Aber es ist auch nicht Paula Jordan:


Nur zur Erklärung, Frau Jordan war einmal, genauer in den zurückliegenden Jahrzehnten eine sehr beliebte Illustratorin im evangelischen Milieu. Daher halte ich auch voller Nostalgie dieses Weihnachtstransparent in Ehren, man bekommt davon einen Eindruck.

Und wo ich bei Erläuterungen bin – auf der oben abgebildeten Kopie des Mindener Kreuzes kann man sehr schön die lateinische Inschrift erkennen:

HOC REPARAT XPC DEUS IN LIGNO CRUCIFIXUS QUOD DESTRUXIT ADAM DECEPTUS IN ARBORE QUADAM

zu Deutsch: „Das stellt Christus, der am Holze gekreuzigte Gott, wieder her, was der am Baum getäuschte Adam zerstört hat.“

Und das nicht minder bedeutende Kruzifix aus dem Piemont war im 19. Jahrhundert in die Sakristei verbannt worden und sollte an einen Antiquitätenhändler verkauft werden, habe ich irgendwo gelesen, ein Kanoniker bewahrte es davor und ließ es recht hoch in der Kirche aufhängen, offenbar rechnete er mir der Trägheit seiner Kollegen, erfolgreich.

Doch zurück zum triumphierenden Christus aus dem Borwinheim. Das Glasfenster ist voller Symbolik, es ist auch eine Darstellung der Trinität, nur daß Gott der Vater, von dem der Heilige Geist ausgeht, im symbolischen Dreieck gestaltlos bleibt. Die Sichel des abnehmenden Mondes im Westen, die von Christus erleuchtete Sonne, man kann sich schon in all dem verlieren.

Und wenn man dann zur Osterliturgie, in der der Glaube von Jahrtausenden gleichsam gespeichert ist, den Christus triumphans hinter dem leeren Kreuz des abwesenden Gottes sieht. Auch Formen und Formeln vermögen zu predigen. Womit ich nicht sagen will, daß nicht auch vom Wort Gottes zu hören war.

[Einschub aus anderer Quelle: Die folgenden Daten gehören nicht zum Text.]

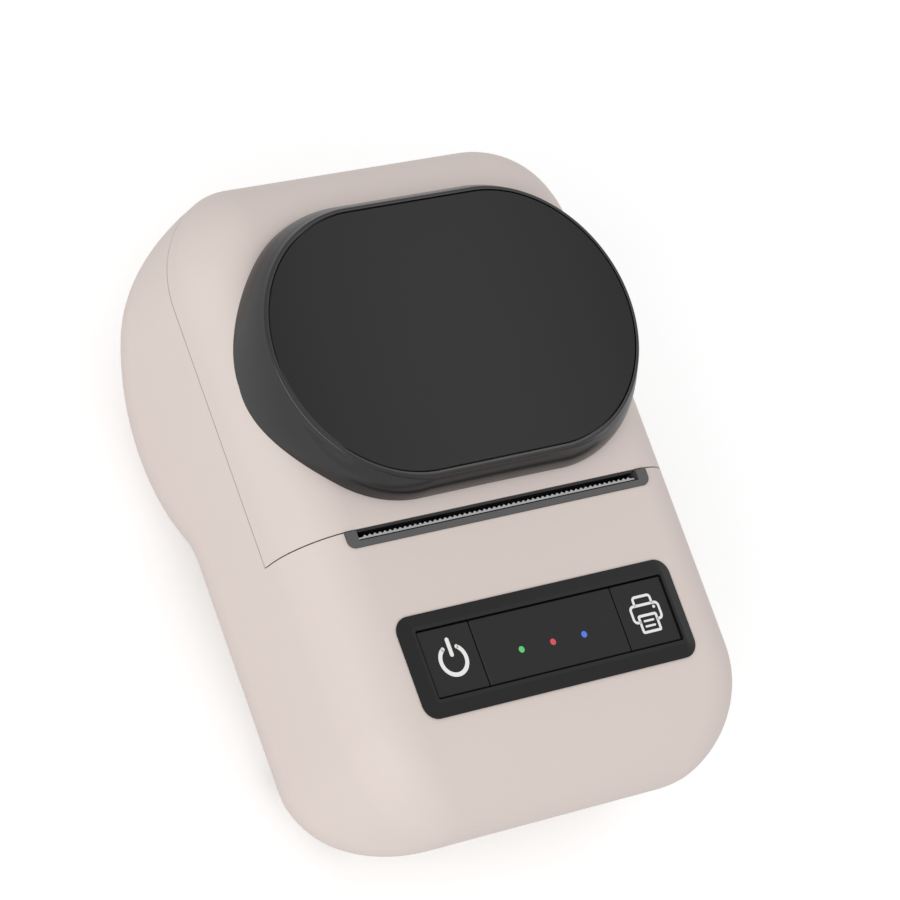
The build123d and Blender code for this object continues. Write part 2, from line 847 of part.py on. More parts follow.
def slot_bezel():
    """Dark U-shaped surround, open to the rear, with the holder for the tear bar below it."""
    ring = bezel_block(0, -wall, bezel_rise)
    inside = bezel_half_length - bezel_end_width
    ring -= block(-inside, inside, slot_front_y + bezel_lip, far, -far, far)
    reach = inside - 0.2
    holder = block(-reach, reach, slot_front_y, slot_front_y + bezel_lip, -bezel_depth, 0)
    holder += block(-reach, reach, slot_front_y, tear_front_y(), -bezel_depth, -wall - 0.1)
    return ring + holder


def tear_front_y():
    return slot_front_y + bezel_lip + 0.35


def tear_bar():
    """Steel strip with a serrated edge that points to the rear."""
    front = tear_front_y()
    top = -tear_drop
    leg = block(-tear_half_length, tear_half_length, front, front + tear_thickness, -bezel_depth, top)
    count = int(2 * tear_half_length / tooth_pitch) - 1
    start = -count * tooth_pitch / 2
    edge = front + tear_thickness - 0.05
    points = [(-tear_half_length, front), (tear_half_length, front), (tear_half_length, edge)]
    for tooth in range(count, 0, -1):
        points.append((start + tooth * tooth_pitch, edge))
        points.append((start + (tooth - 0.5) * tooth_pitch, edge + tooth_height))
    points += [(start, edge), (-tear_half_length, edge)]
    return leg + extrude(Plane.XY.offset(top - tear_thickness) * polygon(points), tear_thickness)


# Control panel
def panel_rectangle(width, depth, radius):
    return Pos(0, panel_y) * RectangleRounded(width, depth, radius)


def control_panel():
    """Raised plateau with sloping sides, open for the two keys and the plate between them."""
    slope = math.degrees(math.atan2(panel_slope_run, panel_rise - panel_edge))
    outline = panel_rectangle(panel_width, panel_depth, panel_corner_radius)
    plateau = extrude(outline, panel_edge)
    plateau += extrude(Plane.XY.offset(panel_edge) * outline, panel_rise - panel_edge, taper=slope)
    skirt = panel_rectangle(panel_width - 2, panel_depth - 2, panel_corner_radius - 1)
    depth = -key_board_z - key_board_thickness
    plateau += extrude(Plane.XY.offset(-depth) * skirt, depth)
    well = panel_rectangle(well_width, well_depth, 0.4)
    return plateau - extrude(Plane.XY.offset(-far) * well, 2 * far)


def key_x():
    return well_width / 2 - key_gap - key_width / 2


def key(x):
    cap = extrude(
        Plane.XY.offset(key_top_z - key_thickness)
        * Pos(x, panel_y)
        * RectangleRounded(key_width, well_depth - 2 * key_gap, 0.3),
        key_thickness,
    )
    cap = cap.chamfer(key_chamfer, None, cap.edges().group_by(Axis.Z)[-1])
    switch_top = key_board_z + key_board_thickness + switch_height + switch_button_height
    return cap + post(x, panel_y, stem_radius, switch_top + key_travel + 0.05, key_top_z - key_thickness)


def power_key():
    return key(-key_x())


def feed_key():
    return key(key_x())


def status_plate():
    half = key_x() - key_width / 2 - key_gap
    low = key_top_z - key_thickness
    base = extrude(Plane.XY.offset(low) * Pos(0, panel_y) * Rectangle(2 * half, well_depth), key_thickness / 2)
    face = RectangleRounded(2 * half, well_depth - 2 * key_gap, 0.3)
    top = extrude(Plane.XY.offset(low) * Pos(0, panel_y) * face, key_thickness)
    body = base + top.chamfer(key_chamfer, None, top.edges().group_by(Axis.Z)[-1])
    for step in (-1, 0, 1):
        body -= post(step * light_pitch, panel_y + light_offset_y, light_radius, -far, far)
    return body


def light_pipe(step):
    low = key_board_z + key_board_thickness + 0.6
    return post(step * light_pitch, panel_y + light_offset_y, light_radius, low, key_top_z)


def light_green():
    return light_pipe(-1)


def light_red():
    return light_pipe(0)


def light_blue():
    return light_pipe(1)


def led_chips():
    base = key_board_z + key_board_thickness
    y = panel_y + light_offset_y
    chips = [
        block(s * light_pitch - 0.8, s * light_pitch + 0.8, y - 0.4, y + 0.4, base, base + 0.6) for s in (-1, 0, 1)
    ]
    return Compound(children=chips)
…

Doch 2 Dinge fand ich dann noch einmal hervorhebenswert. Großherzogin Elisabeth (gest. 20. Juli 1933 in Neustrelitz) verlor beide Söhne auf tragische, man muß sagen, letztlich sinnlose Weise (der letzte mecklenburg-strelitzschen Großherzogs Adolf Friedrich VI. nahm sich selbst das Leben). Nicht allein bewahrte sie auch nach dem Ende von 1918 ihre Haltung, wie man zudem einen sinnlosen Verlust zum Anlaß für Bleibendes zu gewinnen vermag, bleibt bewundernswürdig.

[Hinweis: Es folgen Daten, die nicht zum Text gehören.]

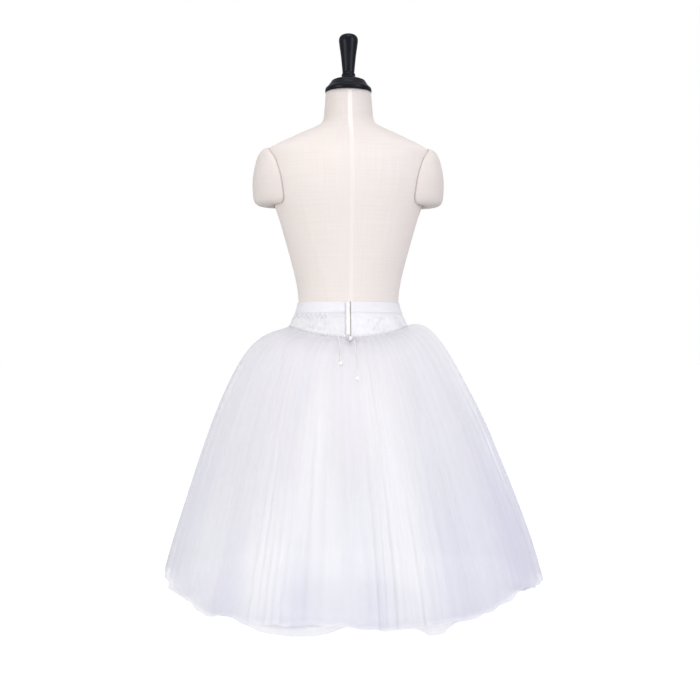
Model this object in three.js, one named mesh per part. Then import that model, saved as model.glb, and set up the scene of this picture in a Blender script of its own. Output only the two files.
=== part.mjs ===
// A romantic-length rehearsal skirt on a limbless dress form.
//
// Millimetres, +Z up. The origin is on the floor under the stand's middle. The centre-back opening faces
// -Y, the wearer's left is -X and the wearer's front is +Y. Angles run from centre back (0) towards the
// wearer's right (+X).
import * as THREE from "three";

// ---------------------------------------------------------------- driving dimensions

const WAIST_HEIGHT = 660; // top edge of the waistband above the floor
const CLOTH_CLEARANCE = 0.7; // between the form and the cloth on it
const SEAM_GAP = 0.3; // between pieces that are sewn edge to edge
const ARM_GAP = 1.5; // between the form and its padded arm plates

const BAND_HEIGHT = 24;
const BAND_WALL = 1.6;
const BASQUE_WALL = 1.4;
const OPENING_WIDTH = 3.5; // the slit down the centre back
const SIDE_BACK_SEAM = THREE.MathUtils.degToRad(52);

const SEAM_BELOW_WAIST = 52; // where the outer tulle leaves the basque, at the sides
const SEAM_DIP = 26; // how much lower the same seam runs at centre back and centre front
const HEM_DIP = 20; // how much lower the hem runs there
const SLIT_SINK = 8; // the tulle sags into the foot of the opening
const SLIT_SPREAD = 0.11; // radians either side of centre back
const BASQUE_UNDERLAP = 38; // how far the basque runs on down under the tulle
const TULLE_WALL = 1.6;
const TULLE_SEAT = 0.4; // least gap between the tulle and the basque
const SEAM_FLATTENING = 32; // half-width less half-depth of the skirt at its seam
const SEAM_HOLD = 0.16; // share of its length over which a tulle layer is still drawn in by its seam
const PUFF = { tilt: 7.5, lift: 2.5, at: 0.06 }; // the sides' puff under the seam, higher on the right
const HEM_TILT = 5; // the hem hangs lower on the right and higher on the left by this much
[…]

Und noch etwas stimmt denn doch froh. Das Borwinheim ist vor 10 Jahren mustergültig saniert worden. Dieser Bericht beschreibt das eindrucksvoll. Man nimmt das gewohnt Gewordene halt zu selbstverständlich und vergißt leicht, mit welcher Liebe zum Detail, mit welcher Sorgfalt und Achtsamkeit in der Gewinnung neuer schöner Formen etwa vorgegangen wurde.


Ich muß für meine Person gestehen, daß meine Skepsis gegenüber der Moderne mir mitunter die Augen davor verschließt, welche überzeugenden Hervorbringungen es durchaus gibt. Und die Möglichkeiten modernen Bauens können Altes eben auch in einer Weise erstrahlen lassen, die seine Präsenz in unerwarteter Weise steigert.

Und das Fenster, nun ja, es fügt sich hier ein.